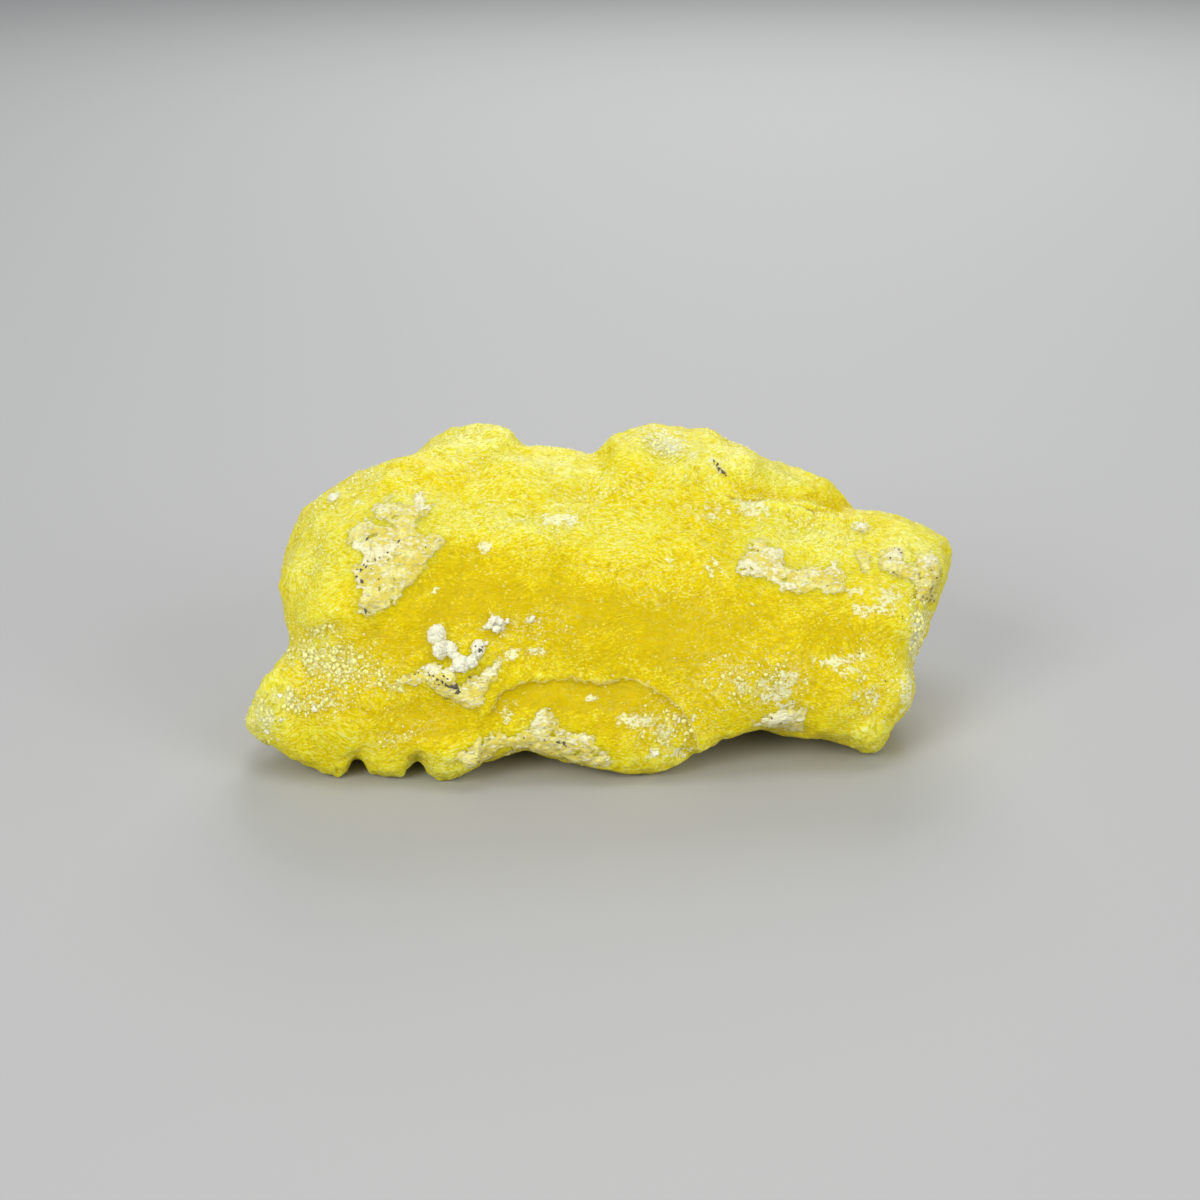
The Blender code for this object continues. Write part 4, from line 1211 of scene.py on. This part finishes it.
# %% Places of the balls
# u, v and radius in millimetres
NODULES = {
    "front": [
        (-16.3, -3.5, 0.95), (-15.8, -4.2, 0.5), (-16.0, -5.1, 0.8), (-15.0, -4.9, 0.75), (-14.4, -5.6, 0.5),
        (-13.9, -6.4, 0.9), (-12.9, -6.2, 0.75), (-12.2, -4.9, 0.75), (-12.6, -5.6, 0.45),
        (-11.5, -4.4, 0.35), (-14.8, -6.9, 0.45), (-17.2, -6.9, 0.4), (-26.7, 10.2, 0.5), (-26.2, 10.5, 0.35),
        (26.1, 7.3, 0.45), (-6.8, -1.9, 0.4), (-9.3, -2.1, 0.3), (5.5, -15.3, 0.4), (7.9, -12.0, 0.25),
        (9.3, -12.0, 0.25), (-33.3, -13.1, 0.35), (-32.0, -9.6, 0.3), (-28.6, -10.8, 0.35),
        (-31.9, -11.9, 0.25),
    ],
    "behind": [
        (-12.0, 3.0, 0.9), (-11.0, 2.2, 0.7), (-12.6, 1.6, 0.8), (-10.8, 0.8, 0.5), (10.0, 6.0, 0.8),
        (11.2, 6.6, 0.6), (3.0, 5.0, 0.6), (3.8, 5.5, 0.45), (20.0, -2.0, 0.7), (21.0, -2.8, 0.9),
        (-27.0, -4.0, 0.6),
    ],
}
# u, v, radius of the ring, radius of its beads and their number
RING = (-10.4, -2.4, 0.6, 0.36, 9)
RING_HEIGHT = 0.8  # of the ring on the map, for a width of 1
UNEVEN_REACH, UNEVEN_BEADS = 0.25, 0.3  # how far the beads' places and sizes stray, as shares
REACH_STEP, BEAD_STEP = 2.3, 3.1  # radians from bead to bead in the waves that make them stray
DARK_GRAINS = {
    "front": [
        (-23.3, 6.05, 0.20), (-20.1, 5.85, 0.24), (-17.4, 5.25, 0.15), (-21.3, 4.75, 0.16),
        (-24.25, 2.3, 0.20), (-23.8, 1.9, 0.26), (-22.1, 2.1, 0.15), (-23.4, -1.1, 0.24), (-24.3, 3.1, 0.16),
        (-23.9, 3.0, 0.2), (-23.4, 3.3, 0.15), (-22.9, 3.1, 0.13), (-23.2, 3.8, 0.12), (-22.5, 4.0, 0.12),
        (-22.0, 4.2, 0.10), (-23.6, 3.5, 0.18), (-19.0, -7.7, 0.12), (-18.6, -7.45, 0.13),
        (-18.2, -7.3, 0.14), (-17.6, -7.25, 0.14), (-17.1, -7.4, 0.16), (-16.7, -7.6, 0.16),
        (-16.3, -7.9, 0.2), (-15.8, -8.2, 0.24), (-15.4, -8.45, 0.24), (-16.1, -8.5, 0.15),
        (-15.6, -7.6, 0.15), (-15.2, -7.9, 0.16), (-16.6, -8.3, 0.13), (-14.9, -8.6, 0.28),
        (-14.4, -8.7, 0.45), (-14.2, -9.1, 0.32), (-15.4, -9.8, 0.19), (-13.0, -7.7, 0.13),
        (-14.8, -7.2, 0.10), (-12.0, -5.1, 0.28), (-12.4, -4.7, 0.14), (-11.8, -4.7, 0.15),
        (-12.5, -5.2, 0.13), (-7.6, -13.9, 0.13), (-5.5, -14.0, 0.14), (-4.2, -14.2, 0.18),
        (-3.6, -14.3, 0.22), (-3.4, -14.6, 0.14), (15.6, 5.2, 0.10), (15.8, 4.9, 0.09), (17.4, 3.3, 0.10),
        (17.9, 2.8, 0.08), (19.4, 2.9, 0.13), (19.7, 2.95, 0.11), (21.3, 1.9, 0.10), (22.8, 1.4, 0.13),
        (23.1, 1.7, 0.12), (24.2, 1.8, 0.09), (29.5, 5.2, 0.12), (29.8, 5.0, 0.13), (30.1, 4.7, 0.12),
        (29.0, 4.2, 0.10), (29.7, 2.5, 0.12), (29.3, 2.8, 0.10), (33.6, 3.9, 0.09), (33.1, 3.0, 0.12),
        (33.7, 2.2, 0.13), (32.3, 0.3, 0.12), (32.7, 0.15, 0.12), (33.1, 0.0, 0.15), (33.4, -0.1, 0.15),
        (30.2, -1.6, 0.09), (30.25, -1.9, 0.08), (17.2, -11.8, 0.17), (11.4, 13.9, 0.2), (11.7, 13.5, 0.28),
        (11.9, 13.1, 0.26), (12.3, 12.8, 0.3), (12.6, 12.4, 0.2), (26.0, -5.3, 0.12), (28.5, -8.1, 0.10),
    ],
    "behind": [
        (-21.0, 3.0, 0.2), (-20.2, 2.4, 0.16), (-19.4, 1.0, 0.2), (-22.6, 2.0, 0.12), (2.0, -1.9, 0.2),
        (3.4, -2.6, 0.16), (5.2, -0.9, 0.14), (6.4, -1.6, 0.2), (19.4, 4.8, 0.18), (20.8, 3.9, 0.12),
        (-11.6, 2.4, 0.2), (20.7, -2.1, 0.2),
    ],
}


def ring_of_balls(u, v, radius, bead, count):
    """The beads of a ring, as balls, spaced and sized a little unevenly."""
    balls = []
    for k in range(count):
        angle = 2 * math.pi * k / count
        reach = radius * (1 + UNEVEN_REACH * math.sin(REACH_STEP * k + u))
        size = bead * (1 + UNEVEN_BEADS * math.cos(BEAD_STEP * k + v))
        balls.append((u + reach * math.cos(angle), v + RING_HEIGHT * reach * math.sin(angle), size))
    return balls


def points_on(tree, balls_by_side, sunk):
    """Loose points on the skin, each with its ball's radius. A ball's middle is sunk by a share of that."""
    spots, radii = [], []
    for side, view in SIDES:
        for u, v, radius in balls_by_side[side]:
            place, normal, _, _ = tree.ray_cast(view.eye, view.ray(u, v))
            if place is not None:
                spots.append(place - normal * sunk * radius * MM)
                radii.append(radius * MM)
    mesh = bpy.data.meshes.new("points")
    mesh.from_pydata(spots, [], [])
    set_value(mesh, "radius", radii)
    return mesh


print("nodules in front:", len(NODULES["front"]), "and dark grains:", len(DARK_GRAINS["front"]))


# %% Ball tree
def random_vector(tree, low, high, seed):
    """A vector for each point, drawn between two others."""
    inputs = {0: low, 1: high, "Seed": seed}
    return add(tree, "FunctionNodeRandomValue", inputs, data_type="FLOAT_VECTOR").outputs[0]


def random_turn(tree, seed):
    """Any turn, for each point."""
    return random_vector(tree, (-math.pi,) * 3, (math.pi,) * 3, seed)


def copies_on(tree, points, shape, turn, size):
    """Copies of a shape on points, made real."""
    inputs = {"Points": points, "Instance": shape, "Rotation": turn, "Scale": size}
    copies = add(tree, "GeometryNodeInstanceOnPoints", inputs).outputs[0]
    return add(tree, "GeometryNodeRealizeInstances", {0: copies}).outputs[0]


def end_tree(tree, shape, finish, result):
    """Gives a shape its finish, as the last step of a tree."""
    finished = add(tree, "GeometryNodeSetMaterial", {"Geometry": shape, "Material": finish}).outputs[0]
    tree.links.new(finished, result.inputs[0])
    print(f"{tree.name}: {len(tree.nodes)} nodes")


balls, given, result = new_tree(
    "Balls on points",
    "GeometryNodeTree",
    [
        ("Points", GEOMETRY, None),
        ("Roundness", WHOLE, 4),
        ("Bead Size", FLOAT, 0.5),
        ("Bead Height", FLOAT, 0.2),
        ("Flatness", FLOAT, 0.85),
        ("Seed", WHOLE, 3),
        ("Finish", FINISH, None),
    ],
    [("Balls", GEOMETRY)],
)
turn = random_turn(balls, given["Seed"])
long = random_vector(balls, (0.75, 0.85, 0.85), (1.35, 1.1, 1.1), calc(balls, "ADD", given["Seed"], 1.0))
squash = add(balls, "ShaderNodeCombineXYZ", {0: 1.0, 1: 1.0, 2: given["Flatness"]}).outputs[0]
size = scaled(balls, vector(balls, "MULTIPLY", squash, long), stored(balls, "radius"))
ball = add(balls, "GeometryNodeMeshIcoSphere", {"Radius": 1.0, "Subdivisions": given["Roundness"]}).outputs[0]
real = copies_on(balls, given["Points"], ball, turn, size)
here = balls.nodes.new("GeometryNodeInputPosition").outputs[0]
beads = round_cells(balls, here, calc(balls, "DIVIDE", 1 / MM, given["Bead Size"]), 0.15).outputs["Distance"]
swell = times(balls, calc(balls, "SUBTRACT", 0.4, beads), times(balls, given["Bead Height"], MM))
push = scaled(balls, balls.nodes.new("GeometryNodeInputNormal").outputs[0], swell)
beaded = add(balls, "GeometryNodeSetPosition", {"Geometry": real, "Offset": push}).outputs[0]
soft = add(balls, "GeometryNodeSetShadeSmooth", {"Geometry": beaded}).outputs[0]
end_tree(balls, soft, given["Finish"], result)

# %% Nodules
NODULES["front"] += ring_of_balls(*RING)
nodule_points = points_on(skin_tree, NODULES, sunk=0.1)
beading = dict(Roundness=4, Bead_Size=0.36, Bead_Height=0.32)
nodules = shown("nodules", run_nodes(nodule_points, balls, Finish=white, **beading))

# %% [markdown]
# ## Dark grains lie on whatever is uppermost
#
# The dark grains sit on crusts and nodules as well as on bare stone, so their rays have to meet all three.

# %% Dark grains
shape = bmesh.new()
for mesh in (skin, crusts.data, nodules.data):
    shape.from_mesh(mesh)
top_tree = BVHTree.FromBMesh(shape)
shape.free()
dark_points = points_on(top_tree, DARK_GRAINS, sunk=0.25)
beading = dict(Roundness=3, Bead_Size=0.22, Bead_Height=0.24, Flatness=0.6)
dark_grains = shown("dark_grains", run_nodes(dark_points, balls, Finish=dark, **beading))

# %% [markdown]
# ## Sugar grains
#
# What looks like frost on the stone is thousands of loose grains, each a few tenths of a millimetre wide.
# Points are spread over the skin's faces, more where "frost" is strong, and each gets a small, turned and
# stretched crystal, larger where the frost is thick.

# %% Grain tree
FROST_POWER = 1.9  # how steeply the grains thicken with the frost
SIZE_POWER = 2.2  # how rare the large grains are
SIZE_EVERYWHERE = 0.15  # share of a grain's size that is left where there is no frost

grains, given, result = new_tree(
    "Scattered grains",
    "GeometryNodeTree",
    [
        ("Skin", GEOMETRY, None),
        ("Per Square Millimetre", FLOAT, 1.0),
        ("Frost Share", FLOAT, 1.0),
        ("Smallest", FLOAT, 0.08),
        ("Largest", FLOAT, 0.22),
        ("Seed", WHOLE, 1),
        ("Finish", FINISH, None),
    ],
    [("Grains", GEOMETRY)],
)
frost = stored(grains, "frost")
seeds = [given["Seed"]] + [calc(grains, "ADD", given["Seed"], step) for step in (1.0, 2.0, 3.0)]
thick = calc(grains, "SUBTRACT", calc(grains, "POWER", frost, FROST_POWER), 1.0)
thick = calc(grains, "ADD", times(grains, thick, given["Frost Share"]), 1.0)
density = times(grains, times(grains, thick, given["Per Square Millimetre"]), 1 / MM**2)
sowing = {"Mesh": given["Skin"], "Density": density, "Seed": seeds[0]}
sown = add(grains, "GeometryNodeDistributePointsOnFaces", sowing).outputs["Points"]
turn = random_turn(grains, seeds[1])
draw = add(grains, "FunctionNodeRandomValue", {2: 0.0, 3: 1.0, "Seed": seeds[2]}).outputs[1]
span = calc(grains, "SUBTRACT", given["Largest"], given["Smallest"])
width = times(grains, fitted(grains, calc(grains, "POWER", draw, SIZE_POWER), span, given["Smallest"]), MM)
width = times(grains, width, fitted(grains, frost, 1.0, SIZE_EVERYWHERE))
long = random_vector(grains, (0.7, 0.7, 0.7), (1.5, 1.2, 1.0), seeds[3])
crystal = add(grains, "GeometryNodeMeshIcoSphere", {"Radius": 1.0, "Subdivisions": 1}).outputs[0]
end_tree(grains, copies_on(grains, sown, crystal, turn, scaled(grains, long, width)), given["Finish"], result)

# %% White grains
sowing = dict(Per_Square_Millimetre=5.4, Frost_Share=1.0, Smallest=0.10, Largest=0.28, Seed=11)
white_grains = shown("white_grains", run_nodes(skin, grains, Finish=frosty, **sowing))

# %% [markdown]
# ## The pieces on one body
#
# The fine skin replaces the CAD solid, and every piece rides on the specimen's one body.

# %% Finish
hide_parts("brucite_mass")
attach(brucite, "root")
for piece in (crusts, nodules, dark_grains, white_grains):
    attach(piece, "root")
******
GOAL -
How many of the listing's lines contain "root"? Respond with a single number and nothing else.

WRITTEN ANSWER -
2